> _Raw data_:
<<<<

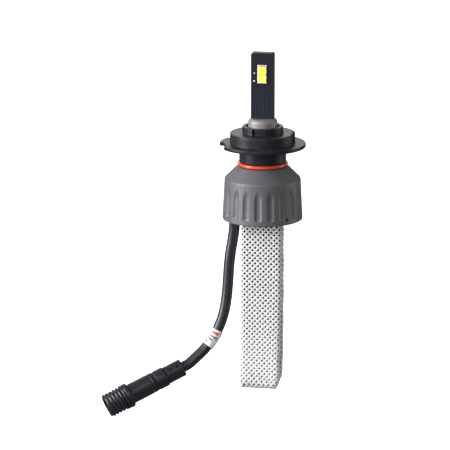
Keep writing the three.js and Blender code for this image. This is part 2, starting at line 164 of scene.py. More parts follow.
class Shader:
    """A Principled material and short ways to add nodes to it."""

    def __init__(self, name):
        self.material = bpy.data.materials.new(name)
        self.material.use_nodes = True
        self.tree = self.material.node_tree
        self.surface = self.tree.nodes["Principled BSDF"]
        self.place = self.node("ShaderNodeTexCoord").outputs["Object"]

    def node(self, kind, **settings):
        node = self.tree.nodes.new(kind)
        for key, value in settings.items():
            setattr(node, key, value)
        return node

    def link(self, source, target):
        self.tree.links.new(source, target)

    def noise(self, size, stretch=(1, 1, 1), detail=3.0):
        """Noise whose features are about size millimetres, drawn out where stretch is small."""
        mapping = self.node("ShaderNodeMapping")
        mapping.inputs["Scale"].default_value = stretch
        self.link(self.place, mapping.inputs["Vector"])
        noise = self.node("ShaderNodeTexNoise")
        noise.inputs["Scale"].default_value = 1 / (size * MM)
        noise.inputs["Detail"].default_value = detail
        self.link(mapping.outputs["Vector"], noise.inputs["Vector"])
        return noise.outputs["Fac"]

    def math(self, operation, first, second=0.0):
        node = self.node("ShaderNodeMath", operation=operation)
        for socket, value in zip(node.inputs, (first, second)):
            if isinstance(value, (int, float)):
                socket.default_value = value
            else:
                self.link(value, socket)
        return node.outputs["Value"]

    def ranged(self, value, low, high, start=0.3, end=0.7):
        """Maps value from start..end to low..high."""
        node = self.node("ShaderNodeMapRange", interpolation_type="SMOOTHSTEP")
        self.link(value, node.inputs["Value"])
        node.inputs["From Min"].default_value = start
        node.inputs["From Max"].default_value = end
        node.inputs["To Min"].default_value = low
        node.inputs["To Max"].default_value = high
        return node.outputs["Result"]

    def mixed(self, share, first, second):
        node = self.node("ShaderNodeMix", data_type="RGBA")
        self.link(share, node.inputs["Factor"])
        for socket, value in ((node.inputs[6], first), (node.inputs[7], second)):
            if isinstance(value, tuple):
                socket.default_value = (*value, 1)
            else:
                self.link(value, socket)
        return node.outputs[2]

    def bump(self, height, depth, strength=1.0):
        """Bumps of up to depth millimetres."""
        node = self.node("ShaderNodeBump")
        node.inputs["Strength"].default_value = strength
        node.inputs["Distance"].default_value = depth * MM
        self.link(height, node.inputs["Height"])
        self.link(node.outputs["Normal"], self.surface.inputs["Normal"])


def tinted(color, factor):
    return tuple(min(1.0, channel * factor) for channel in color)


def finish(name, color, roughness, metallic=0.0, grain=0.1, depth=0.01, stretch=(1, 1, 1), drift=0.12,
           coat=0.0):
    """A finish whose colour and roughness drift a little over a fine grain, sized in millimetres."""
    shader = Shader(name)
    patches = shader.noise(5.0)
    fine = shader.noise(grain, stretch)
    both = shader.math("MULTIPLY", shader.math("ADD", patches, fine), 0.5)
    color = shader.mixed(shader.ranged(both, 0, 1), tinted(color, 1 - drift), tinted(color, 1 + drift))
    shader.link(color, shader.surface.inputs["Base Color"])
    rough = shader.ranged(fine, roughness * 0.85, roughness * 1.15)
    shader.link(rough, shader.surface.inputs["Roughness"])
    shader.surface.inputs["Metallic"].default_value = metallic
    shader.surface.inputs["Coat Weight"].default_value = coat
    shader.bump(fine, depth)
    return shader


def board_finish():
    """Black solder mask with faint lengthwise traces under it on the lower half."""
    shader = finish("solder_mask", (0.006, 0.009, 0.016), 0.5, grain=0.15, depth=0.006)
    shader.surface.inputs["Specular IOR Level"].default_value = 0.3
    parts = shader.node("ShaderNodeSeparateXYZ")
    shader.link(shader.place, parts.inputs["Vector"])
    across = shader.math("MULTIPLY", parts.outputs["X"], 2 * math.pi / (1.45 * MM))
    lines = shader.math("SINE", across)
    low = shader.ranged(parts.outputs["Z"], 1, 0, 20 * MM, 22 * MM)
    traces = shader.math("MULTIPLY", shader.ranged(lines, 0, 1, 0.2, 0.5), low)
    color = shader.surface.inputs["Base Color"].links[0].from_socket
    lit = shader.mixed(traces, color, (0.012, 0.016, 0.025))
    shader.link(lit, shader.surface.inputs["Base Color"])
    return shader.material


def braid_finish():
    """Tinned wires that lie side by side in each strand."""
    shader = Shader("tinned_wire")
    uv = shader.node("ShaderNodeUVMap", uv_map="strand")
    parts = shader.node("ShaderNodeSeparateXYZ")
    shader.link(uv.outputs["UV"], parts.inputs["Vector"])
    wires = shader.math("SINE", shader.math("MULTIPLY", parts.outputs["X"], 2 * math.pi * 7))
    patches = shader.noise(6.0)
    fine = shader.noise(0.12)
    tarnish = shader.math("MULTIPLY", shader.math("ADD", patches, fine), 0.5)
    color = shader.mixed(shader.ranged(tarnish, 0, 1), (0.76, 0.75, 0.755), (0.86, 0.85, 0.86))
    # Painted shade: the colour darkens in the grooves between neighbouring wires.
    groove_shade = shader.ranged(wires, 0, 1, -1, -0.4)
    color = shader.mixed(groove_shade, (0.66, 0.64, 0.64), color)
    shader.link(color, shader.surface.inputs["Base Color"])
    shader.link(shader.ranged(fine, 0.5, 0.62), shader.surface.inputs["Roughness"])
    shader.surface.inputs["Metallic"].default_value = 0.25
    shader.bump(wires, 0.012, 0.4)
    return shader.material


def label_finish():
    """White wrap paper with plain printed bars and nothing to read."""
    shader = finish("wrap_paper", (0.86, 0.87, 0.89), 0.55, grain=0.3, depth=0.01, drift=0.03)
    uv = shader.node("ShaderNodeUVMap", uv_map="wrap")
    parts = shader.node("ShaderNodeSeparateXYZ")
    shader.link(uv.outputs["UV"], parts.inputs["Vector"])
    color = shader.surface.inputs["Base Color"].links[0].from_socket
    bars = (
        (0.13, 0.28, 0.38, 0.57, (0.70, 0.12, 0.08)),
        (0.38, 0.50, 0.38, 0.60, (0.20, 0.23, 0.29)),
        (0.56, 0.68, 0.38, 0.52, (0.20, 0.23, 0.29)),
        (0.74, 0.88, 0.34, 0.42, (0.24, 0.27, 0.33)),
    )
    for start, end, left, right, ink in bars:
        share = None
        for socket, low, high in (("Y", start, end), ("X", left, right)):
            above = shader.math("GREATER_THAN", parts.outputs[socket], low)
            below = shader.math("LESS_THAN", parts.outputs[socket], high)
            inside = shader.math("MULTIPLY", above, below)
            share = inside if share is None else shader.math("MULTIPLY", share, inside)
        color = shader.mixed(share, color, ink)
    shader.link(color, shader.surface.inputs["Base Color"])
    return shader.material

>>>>
<<<<

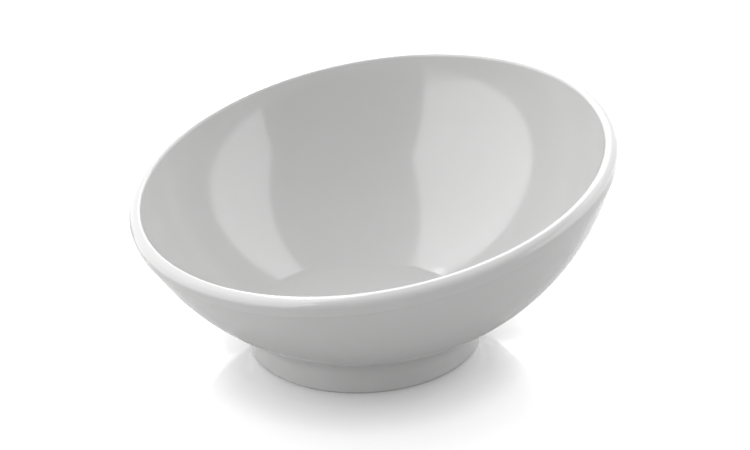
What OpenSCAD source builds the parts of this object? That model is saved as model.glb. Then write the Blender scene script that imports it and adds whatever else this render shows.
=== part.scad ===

>>>>

> _Your objective_: Write out every line of the preceding listing that contains "scene".

> _Final answer_:
Keep writing the three.js and Blender code for this image. This is part 2, starting at line 164 of scene.py. More parts follow.
What OpenSCAD source builds the parts of this object? That model is saved as model.glb. Then write the Blender scene script that imports it and adds whatever else this render shows.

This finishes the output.